Learning agents

When we expand our environments we get a larger and larger amount of tasks, eventually we are going to have a very large number of actions to pre-define. Another way of going about creating an agent is to get it to learn new actions as it goes about its business, this still requires some initial knowledge but cuts down on the programming greatly. This will allow the agent to work in environments that are unknown.

A learning agent can be split into the 4 parts shown in the diagram.

The learning element is responsible for improvements this can make a change to any of the knowledge components in the agents. One way of learning is to observe pairs of successive states in the percept sequence; from this the agent can learn how the world evolves. For utility based agents an external performance standard is needed to tell the critic if the agent’s action has a good or a bad effect on the world.

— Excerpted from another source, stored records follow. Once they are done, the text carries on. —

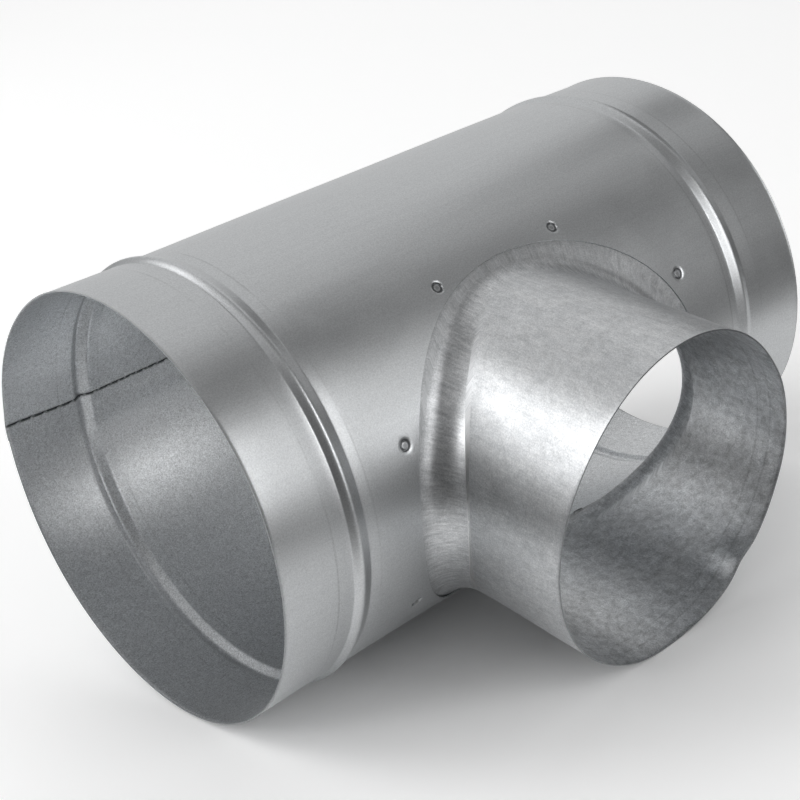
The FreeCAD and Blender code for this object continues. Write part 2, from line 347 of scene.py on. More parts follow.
def run_blank():
    """Flat blank of the run tube, in metres: x along the run, s round it, z outwards."""
    net = Net()

    def place(x, s, r=CLEAR_OF_CLINCH):
        q = HALF_TURN - s if s > 0 else -HALF_TURN - s
        phi = s / RUN_R
        relief = float(rim_lift(x, phi)) + float(clinch_lift(r)) + float(bead_pull(x)) \
            + float(hole_lift(x, s)) + waviness(x, phi)
        # Painted shade in the clinch rings, and a painted shadow in the slit of the lap.
        ring_shade = clinch_shade(r)
        return net.add(*[(x * MM, s * MM, (relief + float(lap_lift(q, inner))) * MM)
                         for inner in (False, True)],
                       grime=[max(ring_shade, float(slit(q, inner))) for inner in (False, True)])

    middle = np.linspace(-HALF_PATCH, HALF_PATCH, SIDE + 1)
    foot = RUN_HALF - BEAD_IN
    bead = np.linspace(foot - BEAD_WIDTH - BEAD_MARGIN, foot + BEAD_MARGIN, BEAD_ROWS)
    end = np.concatenate([ROWS_TO_BEAD, bead, ROWS_PAST_BEAD, ROWS_TO_RIM,
                          RUN_HALF - RIM_STEPS])
    along = np.concatenate([-end[::-1], middle, end])
    lower = np.linspace(HALF_PATCH, HALF_TURN - PLAIN_TO_BELOW, PLAIN_LINES)[1:]
    lower = np.concatenate([lower, HALF_TURN - LINES_BELOW])
    upper = np.linspace(-HALF_TURN + PLAIN_FROM_ABOVE, -HALF_PATCH, PLAIN_LINES)[:-1]
    upper = np.concatenate([-HALF_TURN - LINES_ABOVE, upper])
    around = np.concatenate([upper, middle, lower])
    i0, j0 = int(np.argmin(np.abs(along + HALF_PATCH))), len(upper)
    grid = {(i, j): place(x, s) for i, x in enumerate(along) for j, s in enumerate(around)
            if not (i0 < i < i0 + SIDE and j0 < j < j0 + SIDE)}
    for i in range(len(along) - 1):
        skip = range(j0, j0 + SIDE) if i0 <= i < i0 + SIDE else ()
        net.strip([grid.get((i, j)) for j in range(len(around))],
                  [grid.get((i + 1, j)) for j in range(len(around))], skip=skip)
    # The square window in the grid, round from its corner at -x, -s, and the rings that
    # lead from it in to the hole.
    edge = [(i0 + k, j0) for k in range(SIDE)] + [(i0 + SIDE, j0 + k) for k in range(SIDE)] \
        + [(i0 + SIDE - k, j0 + SIDE) for k in range(SIDE)] \
        + [(i0, j0 + SIDE - k) for k in range(SIDE)]
    start = np.array([(along[i], around[j]) for i, j in edge])
    angle, columns = clinch_columns(np.unwrap(np.arctan2(start[:, 1], start[:, 0])))
    unit = np.stack([np.cos(angle), np.sin(angle)], axis=1)
    rows = [([grid[key] for key in edge], start)]
    last_window, hole_at = WINDOW_RINGS[-1], np.array([HOLE_X, HOLE_S])
    for spots in [start * (1 - t) + OUTER_RINGS[0] * unit * t for t in (0.45, 0.8)] \
            + [r * unit for r in OUTER_RINGS + WINDOW_RINGS] \
            + [r * unit + (last_window - r) / (last_window - HOLE_R) * hole_at
               for r in EDGE_RINGS]:
        rows.append(([place(x, s) for x, s in spots], spots))
    for m in range(5):
        net.strip(rows[m][0], rows[m + 1][0])
    ring_rows(net, rows[5:], angle, {k: place for k in columns})
    net.loops = [rows[-1][0], [grid[0, j] for j in range(len(around))],
                 [grid[len(along) - 1, j] for j in range(len(around))]]
    return net.mesh("run_blank")


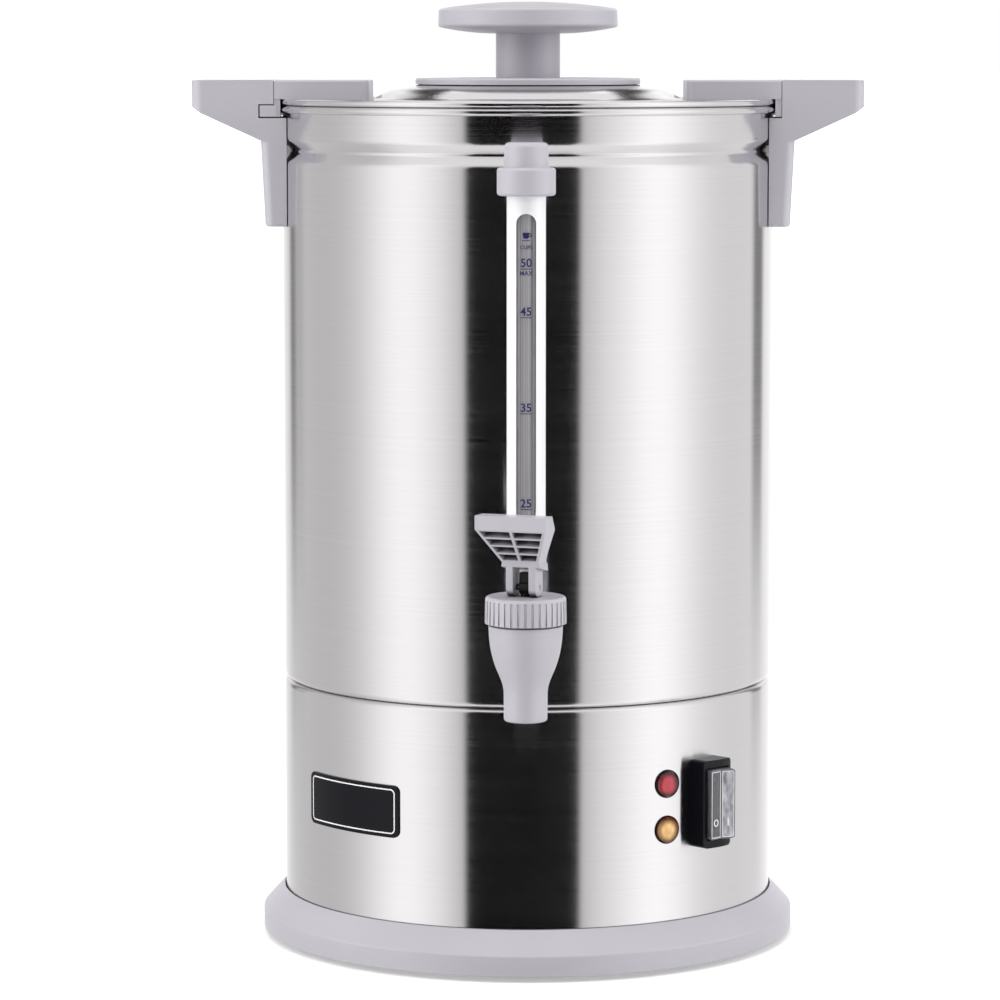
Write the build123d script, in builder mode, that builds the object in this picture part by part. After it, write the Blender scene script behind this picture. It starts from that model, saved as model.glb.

The performance element is responsible for selecting external actions, and this is considered to be the previous agents discussed.

The learning agent gains feedback from the critic on how well the agent is doing and determines how the performance element should be modified if at all to improve the agent.

For example when you were in school you would do a test and it would be marked the test is the critic. The teacher would mark the test and see what could be improved and instructs you how to do better next time, the teacher is the learning element and you are the performance element.

The last component is the problem generator, the performance generator only suggests actions that it can already do so we need a way of getting the agent to experience new situations, and this is what the performance generator is for. This way the agent keeps on learning.

For example coming back to the school analogy, in science with your current knowledge at that time you would not have thought of placing a mass on a spring but the teacher suggested an experiment and you did it and this taught you more and added to knowledge base.